**Source excerpt**
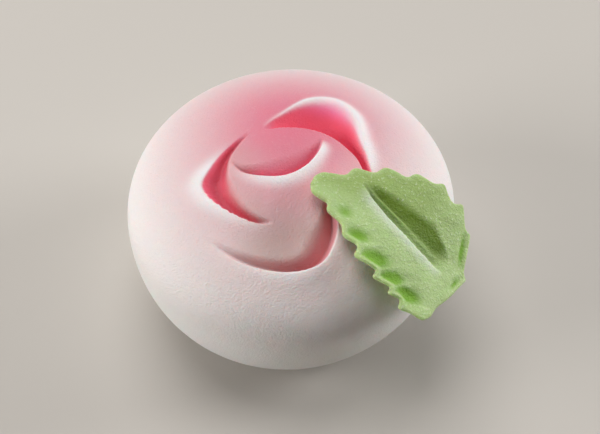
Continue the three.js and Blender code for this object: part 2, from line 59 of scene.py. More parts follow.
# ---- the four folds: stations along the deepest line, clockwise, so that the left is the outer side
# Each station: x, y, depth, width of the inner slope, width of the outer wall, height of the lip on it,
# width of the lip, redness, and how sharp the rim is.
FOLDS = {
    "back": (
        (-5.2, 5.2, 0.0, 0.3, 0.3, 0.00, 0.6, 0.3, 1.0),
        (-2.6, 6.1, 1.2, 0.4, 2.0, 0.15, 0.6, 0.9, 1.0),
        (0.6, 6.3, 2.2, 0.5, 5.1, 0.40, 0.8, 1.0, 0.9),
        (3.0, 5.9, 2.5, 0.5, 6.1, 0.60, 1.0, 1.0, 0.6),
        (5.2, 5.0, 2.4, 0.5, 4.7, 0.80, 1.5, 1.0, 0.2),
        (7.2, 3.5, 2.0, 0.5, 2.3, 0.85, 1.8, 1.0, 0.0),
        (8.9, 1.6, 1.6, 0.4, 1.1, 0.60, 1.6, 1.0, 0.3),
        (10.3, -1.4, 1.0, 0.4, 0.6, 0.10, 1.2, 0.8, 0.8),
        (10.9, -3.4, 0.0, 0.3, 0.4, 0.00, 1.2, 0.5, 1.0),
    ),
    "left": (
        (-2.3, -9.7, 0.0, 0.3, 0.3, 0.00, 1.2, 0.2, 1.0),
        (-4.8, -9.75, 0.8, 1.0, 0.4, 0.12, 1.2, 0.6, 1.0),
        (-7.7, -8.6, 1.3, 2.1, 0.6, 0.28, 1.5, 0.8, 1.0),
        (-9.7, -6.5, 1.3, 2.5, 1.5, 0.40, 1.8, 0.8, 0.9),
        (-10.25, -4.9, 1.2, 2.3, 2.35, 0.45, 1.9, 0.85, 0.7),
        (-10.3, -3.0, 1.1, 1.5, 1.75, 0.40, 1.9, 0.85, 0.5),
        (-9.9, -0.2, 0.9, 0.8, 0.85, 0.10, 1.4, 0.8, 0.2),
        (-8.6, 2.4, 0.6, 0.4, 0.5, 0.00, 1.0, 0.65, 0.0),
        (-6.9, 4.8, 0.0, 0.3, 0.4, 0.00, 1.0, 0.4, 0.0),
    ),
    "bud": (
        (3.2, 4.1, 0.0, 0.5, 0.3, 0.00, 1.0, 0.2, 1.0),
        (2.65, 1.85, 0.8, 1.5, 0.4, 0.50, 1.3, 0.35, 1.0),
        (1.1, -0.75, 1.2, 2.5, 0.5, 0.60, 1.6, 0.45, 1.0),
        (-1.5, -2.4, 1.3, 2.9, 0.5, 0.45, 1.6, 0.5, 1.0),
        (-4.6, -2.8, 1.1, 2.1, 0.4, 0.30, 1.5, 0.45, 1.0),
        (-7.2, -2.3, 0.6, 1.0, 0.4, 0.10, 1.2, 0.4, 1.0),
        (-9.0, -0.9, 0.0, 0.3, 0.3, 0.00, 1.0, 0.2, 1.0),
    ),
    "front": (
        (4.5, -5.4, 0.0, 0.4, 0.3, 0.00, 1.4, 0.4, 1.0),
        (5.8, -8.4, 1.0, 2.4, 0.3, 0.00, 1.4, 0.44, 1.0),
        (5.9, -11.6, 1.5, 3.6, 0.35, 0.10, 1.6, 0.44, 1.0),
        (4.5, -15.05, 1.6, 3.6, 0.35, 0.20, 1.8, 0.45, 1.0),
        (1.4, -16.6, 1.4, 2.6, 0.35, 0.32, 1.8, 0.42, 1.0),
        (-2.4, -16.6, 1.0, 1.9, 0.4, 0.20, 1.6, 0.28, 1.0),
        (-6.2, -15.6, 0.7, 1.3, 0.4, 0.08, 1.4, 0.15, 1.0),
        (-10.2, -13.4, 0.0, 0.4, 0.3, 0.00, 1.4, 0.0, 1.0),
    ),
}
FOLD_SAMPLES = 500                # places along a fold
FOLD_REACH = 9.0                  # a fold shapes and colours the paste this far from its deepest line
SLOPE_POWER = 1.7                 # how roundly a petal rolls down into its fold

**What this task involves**
Print again each line of the listing above, exactly as it appears.

**Exercise result**
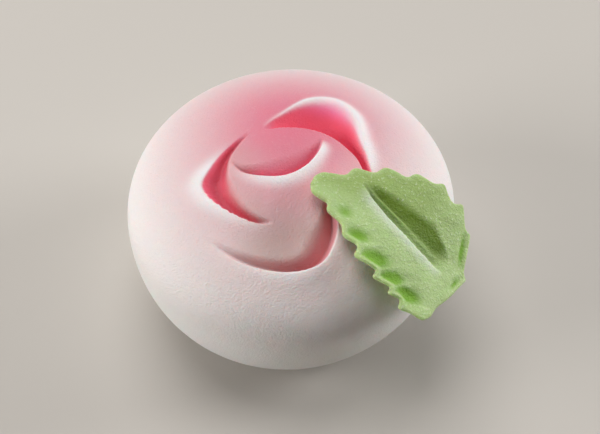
Continue the three.js and Blender code for this object: part 2, from line 59 of scene.py. More parts follow.
# ---- the four folds: stations along the deepest line, clockwise, so that the left is the outer side
# Each station: x, y, depth, width of the inner slope, width of the outer wall, height of the lip on it,
# width of the lip, redness, and how sharp the rim is.
FOLDS = {
    "back": (
        (-5.2, 5.2, 0.0, 0.3, 0.3, 0.00, 0.6, 0.3, 1.0),
        (-2.6, 6.1, 1.2, 0.4, 2.0, 0.15, 0.6, 0.9, 1.0),
        (0.6, 6.3, 2.2, 0.5, 5.1, 0.40, 0.8, 1.0, 0.9),
        (3.0, 5.9, 2.5, 0.5, 6.1, 0.60, 1.0, 1.0, 0.6),
        (5.2, 5.0, 2.4, 0.5, 4.7, 0.80, 1.5, 1.0, 0.2),
        (7.2, 3.5, 2.0, 0.5, 2.3, 0.85, 1.8, 1.0, 0.0),
        (8.9, 1.6, 1.6, 0.4, 1.1, 0.60, 1.6, 1.0, 0.3),
        (10.3, -1.4, 1.0, 0.4, 0.6, 0.10, 1.2, 0.8, 0.8),
        (10.9, -3.4, 0.0, 0.3, 0.4, 0.00, 1.2, 0.5, 1.0),
    ),
    "left": (
        (-2.3, -9.7, 0.0, 0.3, 0.3, 0.00, 1.2, 0.2, 1.0),
        (-4.8, -9.75, 0.8, 1.0, 0.4, 0.12, 1.2, 0.6, 1.0),
        (-7.7, -8.6, 1.3, 2.1, 0.6, 0.28, 1.5, 0.8, 1.0),
        (-9.7, -6.5, 1.3, 2.5, 1.5, 0.40, 1.8, 0.8, 0.9),
        (-10.25, -4.9, 1.2, 2.3, 2.35, 0.45, 1.9, 0.85, 0.7),
        (-10.3, -3.0, 1.1, 1.5, 1.75, 0.40, 1.9, 0.85, 0.5),
        (-9.9, -0.2, 0.9, 0.8, 0.85, 0.10, 1.4, 0.8, 0.2),
        (-8.6, 2.4, 0.6, 0.4, 0.5, 0.00, 1.0, 0.65, 0.0),
        (-6.9, 4.8, 0.0, 0.3, 0.4, 0.00, 1.0, 0.4, 0.0),
    ),
    "bud": (
        (3.2, 4.1, 0.0, 0.5, 0.3, 0.00, 1.0, 0.2, 1.0),
        (2.65, 1.85, 0.8, 1.5, 0.4, 0.50, 1.3, 0.35, 1.0),
        (1.1, -0.75, 1.2, 2.5, 0.5, 0.60, 1.6, 0.45, 1.0),
        (-1.5, -2.4, 1.3, 2.9, 0.5, 0.45, 1.6, 0.5, 1.0),
        (-4.6, -2.8, 1.1, 2.1, 0.4, 0.30, 1.5, 0.45, 1.0),
        (-7.2, -2.3, 0.6, 1.0, 0.4, 0.10, 1.2, 0.4, 1.0),
        (-9.0, -0.9, 0.0, 0.3, 0.3, 0.00, 1.0, 0.2, 1.0),
    ),
    "front": (
        (4.5, -5.4, 0.0, 0.4, 0.3, 0.00, 1.4, 0.4, 1.0),
        (5.8, -8.4, 1.0, 2.4, 0.3, 0.00, 1.4, 0.44, 1.0),
        (5.9, -11.6, 1.5, 3.6, 0.35, 0.10, 1.6, 0.44, 1.0),
        (4.5, -15.05, 1.6, 3.6, 0.35, 0.20, 1.8, 0.45, 1.0),
        (1.4, -16.6, 1.4, 2.6, 0.35, 0.32, 1.8, 0.42, 1.0),
        (-2.4, -16.6, 1.0, 1.9, 0.4, 0.20, 1.6, 0.28, 1.0),
        (-6.2, -15.6, 0.7, 1.3, 0.4, 0.08, 1.4, 0.15, 1.0),
        (-10.2, -13.4, 0.0, 0.4, 0.3, 0.00, 1.4, 0.0, 1.0),
    ),
}
FOLD_SAMPLES = 500                # places along a fold
FOLD_REACH = 9.0                  # a fold shapes and colours the paste this far from its deepest line
SLOPE_POWER = 1.7                 # how roundly a petal rolls down into its fold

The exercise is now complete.